Some will correctly point that they got Giovani Bernard, Shawn Williams and Tyler Eifert in 2013, but they also wasted a second-round pick on a 26-year-old raw punt blocker (Margus Hunt), and Eifert has missed considerable time due to many different injuries.

One election can summarize this, though. In 2014, Michael Johnson left in free agency after a successful five-year stint in Cincy. The Bengals picked a project to replace him in the third round of the draft in the same year (Will Clarke) and hoped their swiss-army knife in the defensive line, Wallace Gilberry, could fill the hole created.
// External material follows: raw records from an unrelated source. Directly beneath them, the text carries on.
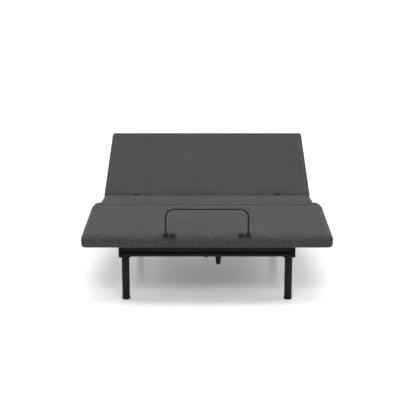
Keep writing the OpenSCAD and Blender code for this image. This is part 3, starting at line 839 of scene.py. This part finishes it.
def make_lining(section):
    """Thin black dust cover stretched under a board. The tubes press it flat, and it sags between."""
    step, pressed, rise = 16 * MM, 13 * MM, 70 * MM
    wide, long = section.half.x - LINING_INSET, section.half.y - LINING_INSET
    nx, ny = round(2 * wide / step), round(2 * long / step)
    x, y = np.meshgrid(np.linspace(-wide, wide, nx), np.linspace(-long, long, ny))
    rim = np.minimum(wide - np.abs(x), long - np.abs(y))
    free = np.clip((np.abs(np.abs(x) - TUBE_X) - pressed) / rise, 0, 1)
    for node in CROSS_TUBES[section.name]:
        low, high = section.node_span(node)
        free *= np.clip((np.abs(y - (low.y + high.y) / 2) - pressed) / rise, 0, 1)
    sag = 4.0 * MM * np.clip(rim / (120 * MM), 0, 1) * free
    ripple = np.sin(x * 41 + 3 * y) * np.sin(y * 33 - 2 * x) + 0.5 * np.sin((x + y) * 73)
    tension = 0.5 * MM * ripple * np.clip(1 - rim / (150 * MM), 0.25, 1) * free
    z = -(0.5 * MM + 1.9 * MM * np.clip(1 - rim / (20 * MM), 0, 1) + sag) + tension
    sheet = np.column_stack([x.ravel(), y.ravel(), z.ravel()])
    upper = sheet + np.array([0, 0, 0.35 * MM])
    count = len(sheet)
    faces = []
    for j in range(ny - 1):
        for i in range(nx - 1):
            a = j * nx + i
            quad = (a, a + 1, a + nx + 1, a + nx)
            faces.append(quad[::-1])
            faces.append(tuple(k + count for k in quad))
    grid = np.arange(count).reshape(ny, nx)
    border = [int(k) for k in (*grid[0], *grid[1:, -1], *grid[-1, -2::-1], *grid[-2:0:-1, 0])]
    for a, b in zip(border, border[1:] + border[:1]):
        faces.append((a, b, b + count, a + count))
    mesh = mesh_from(section.name + "_lining", np.vstack([sheet, upper]), faces)
    mesh.transform(section.to_world)
    lining = new_object(section.name + "_lining", mesh, LINING, smooth_angle=60)
    tie(lining, section.body)


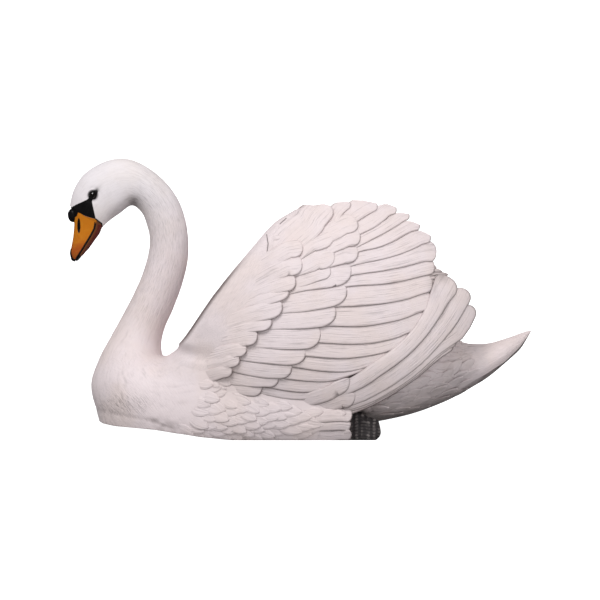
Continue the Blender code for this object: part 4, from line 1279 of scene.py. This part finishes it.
def leaf_mesh():
    """One small feather, a unit long and wide, with its root at the origin and its tip at +Y."""
    columns, rows = 5, 8
    verts, wash, flat = [], [], []
    for i in range(rows):
        along = i / (rows - 1)
        y = 1 - (1 - along) ** 1.5
        half = 0.5 * min(1.0, 0.6 + 1.3 * y) * max(1 - max((y - 0.4) / 0.6, 0.0) ** 1.9, 0.02) ** 0.72
        for j in range(columns):
            across = 2 * j / (columns - 1) - 1
            z = -1.6 + 2.7 * y + 1.1 * (1 - across**2) - 0.3 * max(y - 0.8, 0) * 5
            verts.append((across * half, y - 0.07 * across**2 * (1 - y) ** 0.5, z))
            wash.append(0.25 if i == rows - 1 else 0.14 * abs(across) ** 4)
            flat.append((across * 0.5 + 0.5, along))
    faces = [(i * columns + j, i * columns + j + 1, (i + 1) * columns + j + 1, (i + 1) * columns + j)
             for i in range(rows - 1) for j in range(columns - 1)]
    rim = [i * columns for i in range(rows)] + [(rows - 1) * columns + j for j in range(1, columns)]
    rim += [i * columns + columns - 1 for i in range(rows - 2, -1, -1)] + list(range(columns - 2, 0, -1))
    first = len(verts)
    for k in rim:
        x, y, z = verts[k]
        verts.append((x * 1.05, y * 1.02, z - 2.6 if k >= columns else z - 1.5))
        # The wall under the edge gets the full wash and painted shade.
        wash.append(1.0)
        flat.append(flat[k])
    count = len(rim)
    faces += [(rim[k], rim[(k + 1) % count], first + (k + 1) % count, first + k) for k in range(count)]
    faces.append(tuple(range(first, first + count))[::-1])
    mesh = bpy.data.meshes.new("leaf")
    mesh.from_pydata(verts, [], faces)
    outward(mesh)
    set_numbers(mesh, "wash", wash)
    set_numbers(mesh, "leaf_place", [(x, y, 0) for x, y in flat])
    mesh.polygons.foreach_set("use_smooth", [True] * len(mesh.polygons))
    return mesh


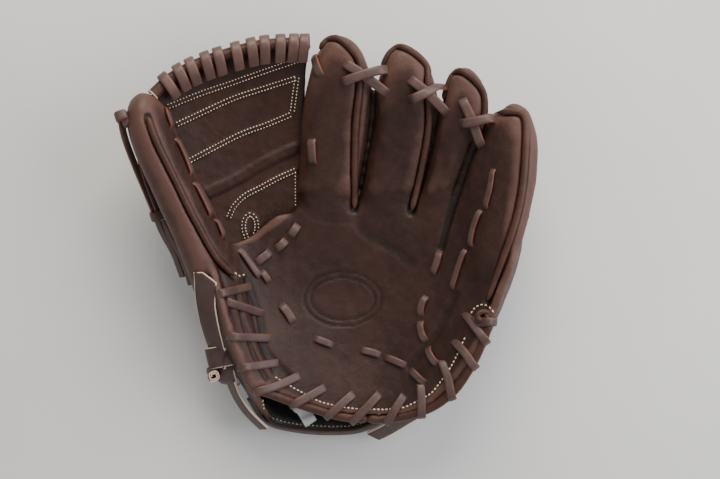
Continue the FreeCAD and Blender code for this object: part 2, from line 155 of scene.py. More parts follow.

If the draft is your only vehicle to add talent, and you’re a contender, you must add immediate contributors. But the front office and Lewis were repeat offenders the following year when they doubled down in offensive tackles in the first two rounds, despite the fact that their two starters were still under contract and playing well.

Hindsight is 20/20, but the fact that the Bengals’ roster has declined in talent is one of the main reasons why Lewis is leaving the way he is, and Cincinnati is recording back-to-back losing seasons for the first time in a decade.

And it has declined because both the Brown family and Lewis have stuck with what they know and have worked for years, and stagnation is one of the likely results of that philosophy. They could have nailed every single draft and added 3-4 studs every year, but that is mighty hard.

With Hue Jackson and Mike Zimmer gone — the two guys that offered fresh looks for this franchise — the Bengals entered the bumpy road they’re now on, and the only way out is forward.

So yes, Lewis has a lot of blame for wasting the prime of some of the most talented players the Bengals franchise has seen, and he’s getting the heat from fans and pundits for it.

But the front office that he helped professionalize when he first got to Cincinnati should shoulder part of that blame too, and not only for keeping Lewis long past his expiration date, but also for enforcing a flawed team-building philosophy that has cost them when they had a chance to win it all.

Lewis will be remembered differently in time, and he’ll get his due, I’m sure.

So long, and thanks for all of the fish, Marvin.